The recipes below are for my future reference. The link above has very easy-to-follow step-by-step instructions if you are making it for the first time, but the versions below scale back the sweetness. Also, in my version, I used all almonds instead of part hazelnuts.

from The Joy of Cooking
3/4 cup toasted almonds, finely ground
1 tablespoons cornstarch
1/3 + 1/2 cup superfine sugar
4 large egg whites (1/2 cup)
1/2 teaspoon cream of tartar

Preheat oven to 200. Outline 13" x 10 1/2" rectangle on sheet of parchment, and lay outline-side down on cookie sheet.
Pulse nuts, cornstarch, and 1/3 cup sugar in food processor until finely ground.
Beat whites until frothy, add cream of tartar, and beat at medium until soft peaks form. Slowly add remaining 1/2 sugar, beating until stiff peaks form.
Carefully fold in nut mixture and spread immediately on parchment in desired shape.
Bake for 1 1/2 - 2 hours, then turn off oven and leave with oven door closed for another 1 1/2 -2 hours.

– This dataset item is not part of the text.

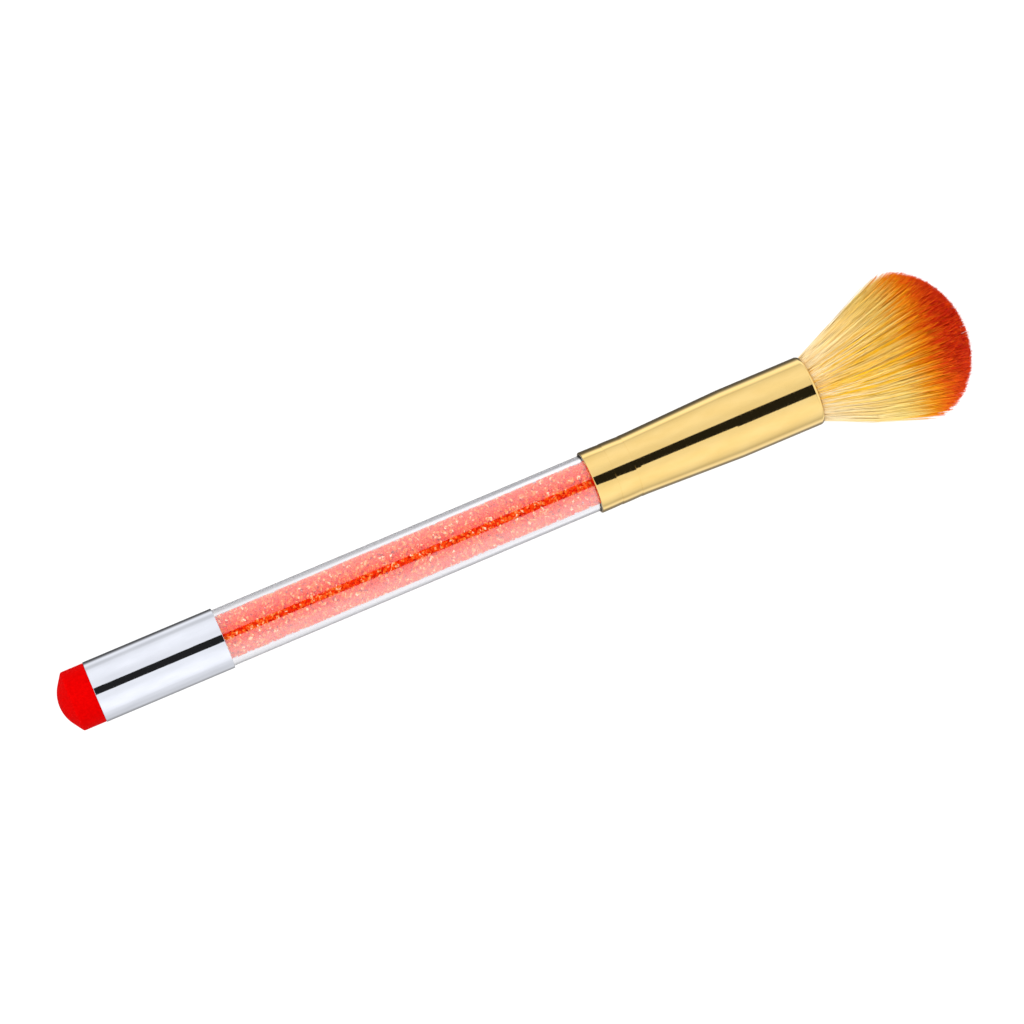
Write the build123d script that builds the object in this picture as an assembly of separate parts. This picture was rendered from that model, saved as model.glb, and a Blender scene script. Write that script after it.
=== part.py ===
from build123d import *
import math
import os
import random

# A nail dust brush with a see-through handle, lying on its side as on a table.
# A fanned tuft of synthetic hair is glued into a gold ferrule. The ferrule is crimped
# on a clear acrylic tube full of loose crystals. A chrome collar and a red plug close
# the tail. Sizes are in millimetres. Each piece is turned about the X axis with the
# tail's tip at x = 0, and the whole brush is laid down at the end.

# End plug, pushed into the tail of the tube
plug_od = 10.38
plug_nose_radius = 4.4          # round middle of the domed end
plug_flank_angle = 28.0         # degrees between the sloping flank and the end plane
plug_edge_bevel = 0.2           # between the flank and the straight skirt
plug_skirt = 4.1                # straight length that shows behind the collar
plug_spigot = 8.0               # length held inside the tube

# Chrome collar, a plain sleeve glued over the tail of the tube
collar_length = 23.0
collar_wall = 0.3
collar_clearance = 0.05         # radial, over the tube
collar_edge_bevel = 0.1

# Clear acrylic tube, the body of the handle
tube_od = 10.0
tube_bore = 7.7
tube_showing = 67.0             # between the collar and the ferrule
tube_in_ferrule = 12.0
tube_end_bevel = 0.2

# Front stopper, which keeps the crystals out of the ferrule
stopper_spigot = 6.0
stopper_flange_thickness = 1.5
stopper_flange_inset = 0.2      # how far the flange stays inside the tube's outside
spigot_clearance = 0.05         # radial, of the plug and the stopper in the tube
spigot_lead_in = 0.5            # bevel on the tips of both spigots

# Loose crystals, pointed at both ends with a square middle
crystal_size = 2.0              # from point to point, the largest
crystal_size_spread = 0.2       # the smallest are this share smaller
crystal_gap = 0.04              # least gap to a neighbour and to the tube

# Gold ferrule, drawn from thin sheet: neck on the tube, taper, mouth round the hair
ferrule_length = 41.0
ferrule_wall = 0.4
ferrule_clearance = 0.2         # radial, over the tube
ferrule_neck = 8.4              # straight length at the tube
ferrule_mouth_od = 12.4
ferrule_mouth = 15.0            # straight length at the hair
ferrule_edge_bevel = 0.15
crimp_count = 2                 # grooves rolled into the neck
crimp_pitch = 3.6               # from the ferrule's end to the first, and to the next
crimp_width = 1.2               # at the top of a groove
crimp_floor = 0.5               # at its bottom
crimp_depth = 0.17

# Hair tuft
strand_count = 450
strand_root_radius = 0.19       # of the circle round a three-sided strand
strand_tip_radius = 0.14
strand_root_depth = 0.3         # how far a strand starts inside the backing
hair_reach = 29.2               # from the ferrule's mouth to the top of the dome
head_radius = 13.4              # at the widest place of the fan
head_shoulder = 19.4            # from the mouth to the widest place
backing_thickness = 1.5         # slice of packed hair just inside the mouth
backing_edge = 0.05             # between the outermost strand and the slice's edge
root_length = 9.0               # roots of the hair, set in resin behind the slice
root_creep = 0.8                # how far the resin creeps back along the wall
hair_clearance = 0.03           # radial, of the slice and the roots in the ferrule

# How the brush lies: on the plug's edge and on the pressed flat of the hair
hair_press = 0.5                # depth of the flat


# Stations along the brush, from the tail's tip
flank = math.radians(plug_flank_angle)
nose_edge = plug_nose_radius * math.sin(flank)
nose_depth = plug_nose_radius * (1 - math.cos(flank))
plug_dome = nose_depth + (plug_od / 2 - nose_edge) * math.tan(flank)
tube_start = plug_dome + plug_skirt
collar_end = tube_start + collar_length
ferrule_start = collar_end + tube_showing
tube_end = ferrule_start + tube_in_ferrule
mouth = ferrule_start + ferrule_length

# Radii that follow from the fits
tube_radius = tube_od / 2
bore_radius = tube_bore / 2
spigot_radius = bore_radius - spigot_clearance
collar_bore_radius = tube_radius + collar_clearance
collar_radius = collar_bore_radius + collar_wall
neck_radius = tube_radius + ferrule_clearance + ferrule_wall
mouth_radius = ferrule_mouth_od / 2
hair_root_radius = mouth_radius - ferrule_wall - hair_clearance


def turned(outline, corners=(), bevel=0):
    """Turn a closed outline in the XY plane about the X axis, with the given corners bevelled."""
    profile = make_face(outline)
    for corner in corners:
        profile = chamfer(profile.vertices().sort_by_distance((*corner, 0))[0], bevel)
    return revolve(profile, Axis.X)


def spigot(seat, tip):
    """Round stem that holds a plug in the tube, bevelled at its tip; it starts at the seat."""
    rim = (tip, spigot_radius)
    outline = Polyline((seat, 0), (seat, spigot_radius), rim, (tip, 0), (seat, 0))
    return turned(outline, [rim], spigot_lead_in)


def end_plug():
    """Domed red plug with a spigot; its shoulder seats on the ends of the tube and the collar."""
    nose_middle = (
        plug_nose_radius * (1 - math.cos(flank / 2)),
        plug_nose_radius * math.sin(flank / 2),
    )
    nose = ThreePointArc((0, 0), nose_middle, (nose_depth, nose_edge))
    edge = (plug_dome, plug_od / 2)
    rest = Polyline(
        (nose_depth, nose_edge),
        edge,
        (tube_start, plug_od / 2),
        (tube_start, 0),
        (0, 0),
    )
    head = turned(nose + rest, [edge], plug_edge_bevel)
    return head + spigot(tube_start, tube_start + plug_spigot)


def tail_collar():
    """Thin chrome sleeve, flush with the tail end of the tube."""
    tail_rim = (tube_start, collar_radius)
    front_rim = (collar_end, collar_radius)
    outline = Polyline(
        (tube_start, collar_bore_radius),
        tail_rim,
        front_rim,
        (collar_end, collar_bore_radius),
        (tube_start, collar_bore_radius),
    )
    return turned(outline, [tail_rim, front_rim], collar_edge_bevel)


def handle_tube():
    """Clear tube that runs from the plug's shoulder to inside the ferrule."""
    tail_rim = (tube_start, tube_radius)
    front_rim = (tube_end, tube_radius)
    outline = Polyline(
        (tube_start, bore_radius),
        tail_rim,
        front_rim,
        (tube_end, bore_radius),
        (tube_start, bore_radius),
    )
    return turned(outline, [tail_rim, front_rim], tube_end_bevel)


def front_stopper():
    """Flanged bung in the front end of the tube."""
    flange_radius = tube_radius - stopper_flange_inset
    flange_end = tube_end + stopper_flange_thickness
    outline = Polyline(
        (tube_end, 0),
        (tube_end, flange_radius),
        (flange_end, flange_radius),
        (flange_end, 0),
        (tube_end, 0),
    )
    return turned(outline) + spigot(tube_end, tube_end - stopper_spigot)


def crystal_rings(pitch):
    """Radius and count of each ring of crystals, from the tube's wall to the middle."""
    rings = []
    radius = bore_radius - crystal_gap - crystal_size / 2
    while radius > 0:
        across = pitch / (2 * radius)
        count = int(math.pi / math.asin(across)) if across < 1 else 1
        rings.append((radius, count))
        radius -= pitch
    return rings


def layer_height(rings, pitch):
    """Least height between two layers that are turned by half a crystal to each other."""
    heights = []
    for radius, count in rings:
        sideways = 2 * radius * math.sin(math.pi / (2 * count))
        heights.append(math.sqrt(max(pitch**2 - sideways**2, 0)))
    return max(heights)


def crystal():
    """One crystal of full size about the origin: eight flat facets that meet in six points."""
    reach = crystal_size / 2
    girdle = [(reach, 0, 0), (0, reach, 0), (-reach, 0, 0), (0, -reach, 0)]
    facets = []
    for side in range(4):
        near, far = girdle[side], girdle[(side + 1) % 4]
        facets.append(Face(Wire.make_polygon([near, far, (0, 0, reach)])))
        facets.append(Face(Wire.make_polygon([far, near, (0, 0, -reach)])))
    return Solid(Shell(facets))


def crystal_filling():
    """Crystals between the plug and the stopper, each turned its own way in its own room."""
    pitch = crystal_size + crystal_gap
    rings = crystal_rings(pitch)
    fill_start = tube_start + plug_spigot + crystal_gap
    fill_end = tube_end - stopper_spigot - crystal_gap
    span = fill_end - fill_start - crystal_size
    layers = int(span / layer_height(rings, pitch)) + 1
    step = span / (layers - 1)
    chance = random.Random(11)
    model = crystal()
    grains = []
    for layer in range(layers):
        along = fill_start + crystal_size / 2 + layer * step
        for radius, count in rings:
            for place in range(count):
                around = 2 * math.pi * (place + layer / 2) / count
                centre = (along, radius * math.cos(around), radius * math.sin(around))
                turn = [chance.uniform(0, 360) for _ in range(3)]
                share = 1 - chance.uniform(0, crystal_size_spread)
                grains.append(Location(centre, turn) * model.scale(share))
    return Compound(grains)


def ferrule_line(depth):
    """Points of the ferrule's wall, depth below its outside, from the tube end to the mouth."""
    radius = neck_radius - depth
    points = [(ferrule_start, radius)]
    for number in range(1, crimp_count + 1):
        middle = ferrule_start + number * crimp_pitch
        points += [
            (middle - crimp_width / 2, radius),
            (middle - crimp_floor / 2, radius - crimp_depth),
            (middle + crimp_floor / 2, radius - crimp_depth),
            (middle + crimp_width / 2, radius),
        ]
    points.append((ferrule_start + ferrule_neck, radius))
    points.append((mouth - ferrule_mouth, mouth_radius - depth))
    points.append((mouth, mouth_radius - depth))
    return points


def ferrule():
    """Thin gold ferrule: a neck with rolled crimps, a slight taper and a straight mouth."""
    outside = ferrule_line(0)
    inside = ferrule_line(ferrule_wall)
    outline = Polyline(*outside, *reversed(inside), outside[0])
    return turned(outline, [outside[0], outside[-1]], ferrule_edge_bevel)


def tuft_root():
    """Roots of the hair, set solid with resin that has crept back along the ferrule's wall."""
    front = mouth - backing_thickness
    back = front - root_length
    outline = Polyline(
        (back, 0),
        (back, hair_root_radius - root_creep),
        (back - root_creep, hair_root_radius),
        (front, hair_root_radius),
        (front, 0),
        (back, 0),
    )
    return turned(outline)


def strand(root, tip, root_radius, tip_radius, turn):
    """Straight three-sided strand between two points, thinner at its tip."""
    corners = []
    for centre, radius in ((root, root_radius), (tip, tip_radius)):
        ring = []
        for side in range(3):
            angle = turn + side * 2 * math.pi / 3
            ring.append(centre + Vector(0, radius * math.cos(angle), radius * math.sin(angle)))
        corners.append(ring)
    low, high = corners
    facets = [Face(Wire.make_polygon(low[::-1])), Face(Wire.make_polygon(high))]
    for side in range(3):
        after = (side + 1) % 3
        facets.append(Face(Wire.make_polygon([low[side], low[after], high[after], high[side]])))
    return Solid(Shell(facets))


def bristles():
    """Fan of strands that ends in a dome, on the slice of packed hair in the mouth."""
    # The dome is the ball through the widest circle of the fan and its foremost point.
    ball_middle = (hair_reach**2 - head_shoulder**2 - head_radius**2) / (2 * (hair_reach - head_shoulder))
    ball_radius = hair_reach - ball_middle
    edge_root = hair_root_radius - strand_root_radius - backing_edge
    edge_slope = (head_radius - strand_tip_radius - edge_root) / head_shoulder
    golden_angle = math.pi * (3 - math.sqrt(5))
    strands = []
    for number in range(strand_count):
        share = math.sqrt((number + 0.5) / strand_count)
        around = number * golden_angle
        outward = Vector(0, math.cos(around), math.sin(around))
        radius = share * edge_root
        slope = share * edge_slope
        # Where the straight strand meets the ball, by the usual root of a square equation
        a = 1 + slope**2
        b = radius * slope - ball_middle
        c = ball_middle**2 + radius**2 - ball_radius**2
        reach = (math.sqrt(b**2 - a * c) - b) / a
        root = Vector(mouth - strand_root_depth, 0, 0) + outward * (radius - slope * strand_root_depth)
        tip = Vector(mouth + reach, 0, 0) + outward * (radius + slope * reach)
        strands.append(strand(root, tip, strand_root_radius, strand_tip_radius, around))
    backing = turned(
        Polyline(
            (mouth - backing_thickness, 0),
            (mouth - backing_thickness, hair_root_radius),
            (mouth, hair_root_radius),
            (mouth, 0),
            (mouth - backing_thickness, 0),
        )
    )
    return backing.fuse(*strands)


def rest_tilt():
    """Angle at which the plug's edge is on the table and the hair is pressed flat on it."""
    along = mouth + head_shoulder - plug_dome
    across = head_radius - plug_od / 2
    return math.atan2(across, along) - math.asin(hair_press / math.hypot(along, across))


pieces = {
    "end_plug": end_plug(),
    "tail_collar": tail_collar(),
    "handle_tube": handle_tube(),
    "crystal_filling": crystal_filling(),
    "front_stopper": front_stopper(),
    "ferrule": ferrule(),
    "tuft_root": tuft_root(),
    "bristles": bristles(),
}

# Lay the brush down with the hair towards +X, and press the hair flat on the table.
tilt = math.degrees(rest_tilt())
raised = Rotation(0, -tilt, 0)
table_height = (raised * pieces["end_plug"]).bounding_box().min.Z
tuft_box = (raised * pieces["bristles"]).bounding_box()
room_above = Pos(tuft_box.center().X, 0, table_height) * Box(
    2 * tuft_box.size.X, 2 * tuft_box.size.Y, 2 * tuft_box.size.Z,
    align=(Align.CENTER, Align.CENTER, Align.MIN),
)
laid = {name: raised * piece for name, piece in pieces.items()}
laid["bristles"] = laid["bristles"] & room_above
middle_along = (laid["end_plug"].bounding_box().min.X + laid["bristles"].bounding_box().max.X) / 2
to_origin = Pos(-middle_along, 0, -table_height)

os.makedirs("parts", exist_ok=True)
for name, piece in laid.items():
    export_step(to_origin * piece, f"parts/{name}.step")

# Where a holder grips the collar and a clip grips the tube
for name, station in (
    ("collar middle", (tube_start + collar_end) / 2),
    ("bare tube middle", (collar_end + ferrule_start) / 2),
):
    place = (to_origin * raised * Pos(station, 0, 0)).position
    print(name, [round(value, 3) for value in place], "radius", collar_radius, tube_radius)
print("tilt", round(tilt, 3), "degrees; whole length", round(mouth + hair_reach, 2))
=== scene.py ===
import math
from functools import partial
import bpy
from mathutils import Matrix, Vector


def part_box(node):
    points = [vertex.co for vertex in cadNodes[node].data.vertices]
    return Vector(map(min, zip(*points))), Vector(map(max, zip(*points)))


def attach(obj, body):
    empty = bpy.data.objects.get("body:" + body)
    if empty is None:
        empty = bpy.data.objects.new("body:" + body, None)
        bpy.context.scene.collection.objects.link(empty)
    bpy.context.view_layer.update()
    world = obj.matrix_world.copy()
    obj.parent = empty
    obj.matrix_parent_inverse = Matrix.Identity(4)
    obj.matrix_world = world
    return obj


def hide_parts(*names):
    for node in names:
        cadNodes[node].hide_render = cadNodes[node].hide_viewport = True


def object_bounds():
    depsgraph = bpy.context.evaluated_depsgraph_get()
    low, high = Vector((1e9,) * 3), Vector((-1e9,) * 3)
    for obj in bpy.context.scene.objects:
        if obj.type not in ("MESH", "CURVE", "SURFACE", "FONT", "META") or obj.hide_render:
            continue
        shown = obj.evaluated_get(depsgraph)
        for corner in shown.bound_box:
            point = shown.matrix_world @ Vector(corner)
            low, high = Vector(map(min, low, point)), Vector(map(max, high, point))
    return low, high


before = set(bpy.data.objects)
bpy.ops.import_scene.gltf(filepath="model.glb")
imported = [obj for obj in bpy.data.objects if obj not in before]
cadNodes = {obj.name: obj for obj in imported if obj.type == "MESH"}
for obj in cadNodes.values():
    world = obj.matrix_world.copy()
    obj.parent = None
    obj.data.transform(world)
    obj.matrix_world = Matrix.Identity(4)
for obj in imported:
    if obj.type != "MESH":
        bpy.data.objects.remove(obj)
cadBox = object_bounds()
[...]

While meringue is baking, make buttercream,

Coffee Buttercream3/4 cup whole milk
4 large egg yolks
1/4 cup sugar
1 1/2 teaspoons cornstarch
1/4 teaspoon salt
2 tablespoons amaretto (I used Frangelico because that is what I had; it is hazelnut liquer)
1 1/2 tablespoons instant espresso powder
16 (2 sticks) tablespoons unsalted butter, softened

Heat milk in small saucepan over medium heat until just simmering. In separate bowl, whisk yolks, sugar, cornstarch, and salt in bowl until smooth. Remove milk from heat and, whisking constantly, slowly whisk a couple tablespoons of milk into yolk mixture. Whisking constantly, return tempered yolk mixture to remaining milk in saucepan.
Return saucepan to medium heat and cook, whisking constantly, until mixture is bubbling and thickens to consistency of warm pudding, 3 to 5 minutes. Cover and refrigerate until set, at least 2 hours or up to 24 hours.

Stir together liqueur and espresso powder. Using stand mixer fitted with paddle, beat butter at medium speed until smooth and light, 3 to 4 minutes. Add pastry cream in 3 batches, beating for 30 seconds after each addition. Add amaretto mixture and continue to beat until light and fluffy, about 5 minutes longer, scraping down bowl thoroughly halfway through mixing.

When dacquoise is completely cool, peel off parchment, and trim edges flat using a bread/serrated knife. Measure and score 3" wide rectangles (by 10" long) and gently score through sheet of meringue with long sweeping cuts. These sheets are delicate so proceed carefully and with very light pressure.

6ounces bittersweet chocolate (Lindt 70% or 85%), chopped fine
3/4cup heavy cream
2 teaspoons corn syrup
Heat cream to simmer. Pour over chopped chocolate and let rest one minute. Stir until smooth and stir in corn syrup. Set aside to cool, stirring periodically, until spreadable consistency.

Spread a thin layer of ganache on the flat side of each of 3 dacquoise layers. Place in single layer in fridge 15 minutes until firm. Spreak top of 4th layer with buttercream, and use as base of cake on platter.

Place chilled, ganache coated layer atop buttercream layer, chocolate-side down. Frost top of layer with buttercream, and repeat with remaining layers.  Frost entirely with buttercream, and chill until set.

Spread ganache over buttercream. Garnish with slivered or chopped almonds, hazelnuts, or chocolate curls and piped buttercream if desired. Refridgerate at least 3 hours before serving. Slice with a wet (! - yes, it works perfectly!) knife into 12 slices. Keeps well for 3-4 days.

The recipes I've shown above are for a reduced amount of sugar that I think will better highlight the flavor and amazing textures of this dessert. But it would be amazing with any number of combinations of filling and frosting flavors, so I plan to make this again and get creative with the layers.